The article argues that the subjection of creation to futility in Romans 8:19-22 is not about the general condition of creation due to Adam’s sin, but rather a critique of Greek idolatry and its corrupting influence on the material world. The suffering of the present time refers to the historical crisis faced by the early churches transitioning from the pagan order to monotheism. The liberation of creation will occur when the Greek world abandons idolatry and serves the living God.

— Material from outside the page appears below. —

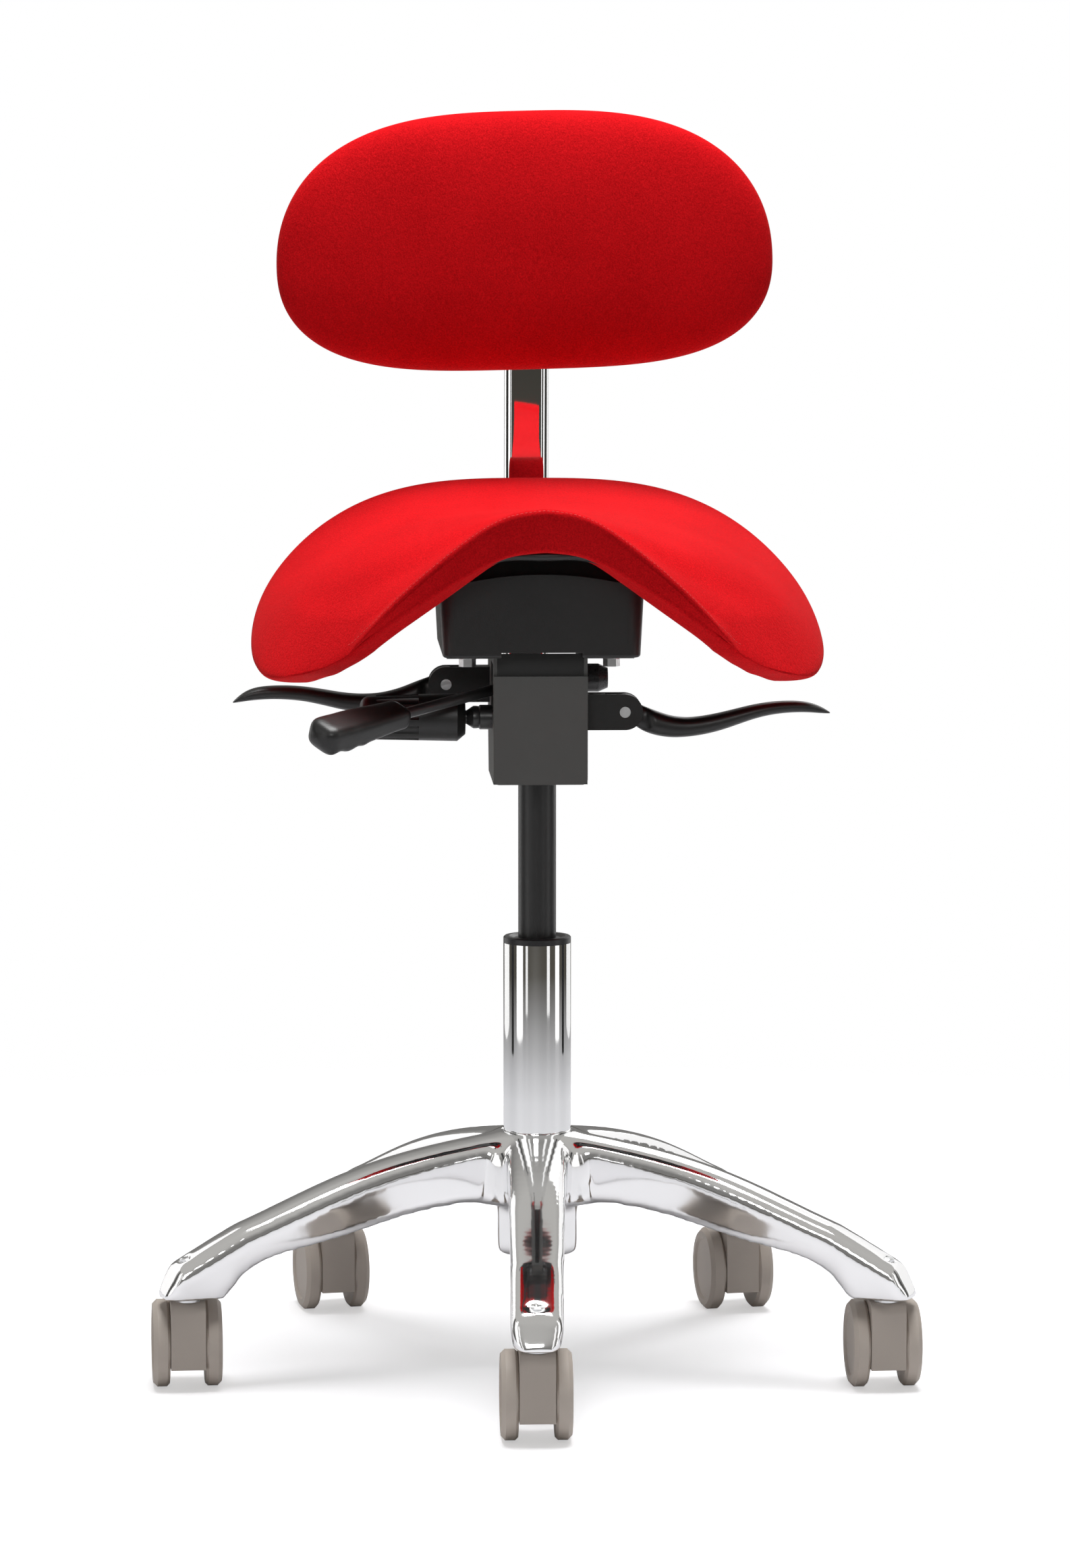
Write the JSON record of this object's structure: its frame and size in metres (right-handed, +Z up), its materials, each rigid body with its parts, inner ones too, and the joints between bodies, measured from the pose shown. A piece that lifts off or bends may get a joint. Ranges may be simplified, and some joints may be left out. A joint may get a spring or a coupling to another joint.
{
  "type": "saddle stool",
  "caption": "Saddle stool with red upholstered saddle seat and small backrest on a gas-lift column, star base and twin-wheel castors.",
  "frame": {"origin": "on the floor under the axis of the column", "axes": "+Z up, -Y the way the sitter faces, +X to the right of someone who looks at the stool's front"},
  "size_m": [0.5627, 0.5658, 0.934],
  "materials": {
    "polished_aluminium": "polished",
    "chrome": "polished",
    "black_guide": "satin",
    "black_steel": "satin",
    "black_rod": "satin",
    "bright_steel": "satin",
    "dark_coat": "satin",
    "black_plastic": "satin",
    "taupe_plastic": "satin",
    "taupe_wheel": "matte",
    "red_fabric": "matte"
  },
  "bodies": {
    "base": {"star_base": "polished_aluminium", "column_tube": "chrome", "column_guide": "black_guide", "caster_stem_1": "bright_steel", "caster_stem_2": "bright_steel", "caster_stem_3": "bright_steel", "caster_stem_4": "bright_steel", "caster_stem_5": "bright_steel"},
    "caster_1": {"caster_hood_1": "taupe_plastic", "caster_axle_1": "bright_steel"},
    "wheel_1_left": {"caster_wheel_1_left": "taupe_wheel"},
    "wheel_1_right": {"caster_wheel_1_right": "taupe_wheel"},
    "caster_2": {"caster_hood_2": "taupe_plastic", "caster_axle_2": "bright_steel"},
    "wheel_2_left": {"caster_wheel_2_left": "taupe_wheel"},
    "wheel_2_right": {"caster_wheel_2_right": "taupe_wheel"},
    "caster_3": {"caster_hood_3": "taupe_plastic", "caster_axle_3": "bright_steel"},
    "wheel_3_left": {"caster_wheel_3_left": "taupe_wheel"},
    "wheel_3_right": {"caster_wheel_3_right": "taupe_wheel"},
    "caster_4": {"caster_hood_4": "taupe_plastic", "caster_axle_4": "bright_steel"},
    "wheel_4_left": {"caster_wheel_4_left": "taupe_wheel"},
    "wheel_4_right": {"caster_wheel_4_right": "taupe_wheel"},
    "caster_5": {"caster_hood_5": "taupe_plastic", "caster_axle_5": "bright_steel"},
    "wheel_5_left": {"caster_wheel_5_left": "taupe_wheel"},
    "wheel_5_right": {"caster_wheel_5_right": "taupe_wheel"},
    "rod": {"piston_rod": "black_steel", "thrust_bearing": "bright_steel", "rod_clip": "bright_steel"},
    "support": {"gas_cylinder": "black_steel", "taper_socket": "dark_coat", "mechanism_box": "dark_coat", "yoke_pin": "bright_steel"},
    "release": {"release_pin": "black_steel"},
    "height_lever": {"height_lever_rod": "black_rod", "height_lever_grip": "black_plastic"},
    "seat": {"tilt_axle": "black_rod", "seat_bracket": "dark_coat", "bracket_bolts": "bright_steel", "lower_shaft": "black_rod", "left_lever_mount": "black_plastic", "right_lever_mount": "black_plastic", "lever_pins": "bright_steel", "housing": "black_plastic", "seat_plate": "dark_coat", "seat_shell": "black_plastic", "seat_pad": "red_fabric"},
    "tension_knob": {"tension_knob": "black_plastic"},
    "left_lever": {"left_lever": "black_plastic"},
    "right_lever": {"right_lever": "black_plastic"},
    "back_arm": {"back_yoke": "dark_coat", "back_bar": "chrome"},
    "carriage": {"back_carriage": "black_plastic", "pad_pin": "bright_steel"},
    "back_knob": {"back_knob": "black_plastic"},
    "backrest": {"back_shell": "black_plastic", "back_pad": "red_fabric"}
  },
  "joints": [
    {"name": "caster_1_swivel", "type": "hinge", "parent": "base", "child": "caster_1", "pos_m": [-0.01122, -0.26776, 0.066], "axis": [0, 0, 1], "continuous": true},
    {"name": "wheel_1_left_spin", "type": "hinge", "parent": "caster_1", "child": "wheel_1_left", "pos_m": [-0.01122, -0.24976, 0.032], "axis": [1, 0, 0], "continuous": true},
    {"name": "wheel_1_right_spin", "type": "hinge", "parent": "caster_1", "child": "wheel_1_right", "pos_m": [-0.01122, -0.24976, 0.032], "axis": [1, 0, 0], "continuous": true},
    {"name": "caster_2_swivel", "type": "hinge", "parent": "base", "child": "caster_2", "pos_m": [0.25119, -0.09342, 0.066], "axis": [0, 0, 1], "continuous": true},
    {"name": "wheel_2_left_spin", "type": "hinge", "parent": "caster_2", "child": "wheel_2_left", "pos_m": [0.25025, -0.07544, 0.032], "axis": [0.9986, 0.0523, 0], "continuous": true},
    {"name": "wheel_2_right_spin", "type": "hinge", "parent": "caster_2", "child": "wheel_2_right", "pos_m": [0.25025, -0.07544, 0.032], "axis": [0.9986, 0.0523, 0], "continuous": true},
    {"name": "caster_3_swivel", "type": "hinge", "parent": "base", "child": "caster_3", "pos_m": [0.16647, 0.21003, 0.066], "axis": [0, 0, 1], "continuous": true},
    {"name": "wheel_3_left_spin", "type": "hinge", "parent": "caster_3", "child": "wheel_3_left", "pos_m": [0.16319, 0.22773, 0.032], "axis": [0.9833, 0.1822, 0], "continuous": true},
    {"name": "wheel_3_right_spin", "type": "hinge", "parent": "caster_3", "child": "wheel_3_right", "pos_m": [0.16319, 0.22773, 0.032], "axis": [0.9833, 0.1822, 0], "continuous": true},
    {"name": "caster_4_swivel", "type": "hinge", "parent": "base", "child": "caster_4", "pos_m": [-0.14831, 0.22322, 0.066], "axis": [0, 0, 1], "continuous": true},
    {"name": "wheel_4_left_spin", "type": "hinge", "parent": "caster_4", "child": "wheel_4_left", "pos_m": [-0.15174, 0.24089, 0.032], "axis": [0.9816, 0.1908, 0], "continuous": true},
    {"name": "wheel_4_right_spin", "type": "hinge", "parent": "caster_4", "child": "wheel_4_right", "pos_m": [-0.15174, 0.24089, 0.032], "axis": [0.9816, 0.1908, 0], "continuous": true},
    {"name": "caster_5_swivel", "type": "hinge", "parent": "base", "child": "caster_5", "pos_m": [-0.25813, -0.07207, 0.066], "axis": [0, 0, 1], "continuous": true},
    {"name": "wheel_5_left_spin", "type": "hinge", "parent": "caster_5", "child": "wheel_5_left", "pos_m": [-0.25923, -0.0541, 0.032], "axis": [0.9981, 0.061, 0], "continuous": true},
    {"name": "wheel_5_right_spin", "type": "hinge", "parent": "caster_5", "child": "wheel_5_right", "pos_m": [-0.25923, -0.0541, 0.032], "axis": [0.9981, 0.061, 0], "continuous": true},
    {"name": "seat_swivel", "type": "hinge", "parent": "base", "child": "rod", "pos_m": [0, 0, 0.094], "axis": [0, 0, 1], "continuous": true},
    {"name": "seat_lift", "type": "slide", "parent": "rod", "child": "support", "axis": [0, 0, 1], "range_m": [-0.108, 0.022]},
    {"name": "valve_press", "type": "slide", "parent": "support", "child": "release", "axis": [0, 0, -1], "range_m": [0, 0.003]},
    {"name": "height_lever_lift", "type": "hinge", "parent": "support", "child": "height_lever", "pos_m": [-0.01543, -0.01424, 0.512], "axis": [-0.6782, 0.7349, 0], "range_deg": [0, 6], "stiffness_Nm_per_rad": 1},
    {"name": "seat_tilt", "type": "hinge", "parent": "support", "child": "seat", "pos_m": [0, 0.035, 0.512], "axis": [1, 0, 0], "range_deg": [-4.5, 4]},
    {"name": "tension_turn", "type": "hinge", "parent": "seat", "child": "tension_knob", "pos_m": [-0.054, -0.032, 0.489], "axis": [-1, 0, 0], "range_deg": [-720, 720]},
    {"name": "left_lever_lift", "type": "hinge", "parent": "seat", "child": "left_lever", "pos_m": [-0.0664, 0.035, 0.508], "axis": [0, 1, 0], "range_deg": [0, 6], "stiffness_Nm_per_rad": 0.5},
    {"name": "right_lever_lift", "type": "hinge", "parent": "seat", "child": "right_lever", "pos_m": [0.0625, -0.032, 0.493], "axis": [0, -1, 0], "range_deg": [0, 6], "stiffness_Nm_per_rad": 0.5},
    {"name": "back_angle", "type": "hinge", "parent": "support", "child": "back_arm", "pos_m": [0, 0.075, 0.47], "axis": [-1, 0, 0], "range_deg": [-4, 12]},
    {"name": "back_height", "type": "slide", "parent": "back_arm", "child": "carriage", "axis": [0, -0.075, 0.9972], "range_m": [-0.03, 0.03]},
    {"name": "back_knob_turn", "type": "hinge", "parent": "carriage", "child": "back_knob", "pos_m": [0, 0.1904, 0.83426], "axis": [0, 0.9972, 0.075], "range_deg": [-360, 360]},
    {"name": "backrest_tilt", "type": "hinge", "parent": "carriage", "child": "backrest", "pos_m": [0, 0.16198, 0.83213], "axis": [1, 0, 0], "range_deg": [-10, 10]}
  ],
  "couplings": [
    {"joint": "valve_press", "follows": "height_lever_lift", "m_per_rad": 0.0235}
  ]
}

The latest issue of The Bulletin for Biblical Research (33.3, 2023) has my article on the subjection of the creature or created material to the futility of idolatry. It’s an argument that I made here in outline a few years ago. You need a subscription or institutional access to view it, but here’s the abstract:
What Paul has to say in Rom 8:19–22 about the subjection of he ktisis to futility, its bondage to corruption, and its groaning in pain is usually read as a statement about the general condition of creation, ruined by the sin of Adam as indicated in Rom 5:12, which, along with believers in Jesus, yearns for final restoration. The argument put forward here will be that the conceptual frame for the passage is furnished not by the story of the fall but by the more focused and characteristically Hellenistic-Jewish polemic against “Greek” idolatry developed in Rom 1:19–23. What troubles Paul as a pious Jew in the Mediterranean world is the subjection of the material of creation—wood, stone, gold, silver—to futile religious practices that result in the corruption of life. The whole of creation groans in solidarity with the abused “creature,” but in the “present time” there is also a groaning community that bears confident witness to the approaching end of the impious pagan order.
The main points of the thesis are:
1. The phase “sufferings of the present time” (Rom. 8:18) is a reference not to the universal suffering of humanity but to the historical crisis faced by the churches in the “eschatological” or epochal transition from the old pagan order to a Christ-honouring monotheism.
2. Likewise, creation does not suffer absolutely or universally. There is no complete ontological “fall” of creation in scripture. Rather, the earth or the land suffers, mourns, groans because of the contemporary wickedness of the people who live upon it.
3. Paul differentiates in Romans 1:20-25 between creation as a whole, which expresses the reality and power of God, and the “creature” or “created thing,” which the Greeks worship in the futility of their thinking. The same distinction is found in Romans 8:19-22: the created material or object has been subjected to the futility of idolatry and desires to escape from this bondage; creation as a whole groans sympathetically because of Greek religious abuse of created materials that should express the glory of the living God.
4. At the vindication of the suffering “sons of God,” when the Greek world finally abandons its idols and serves the living God, the created object will happily be liberated from its age-old subjection to the sort of corruption of a civilisation described in Romans 1:18-31.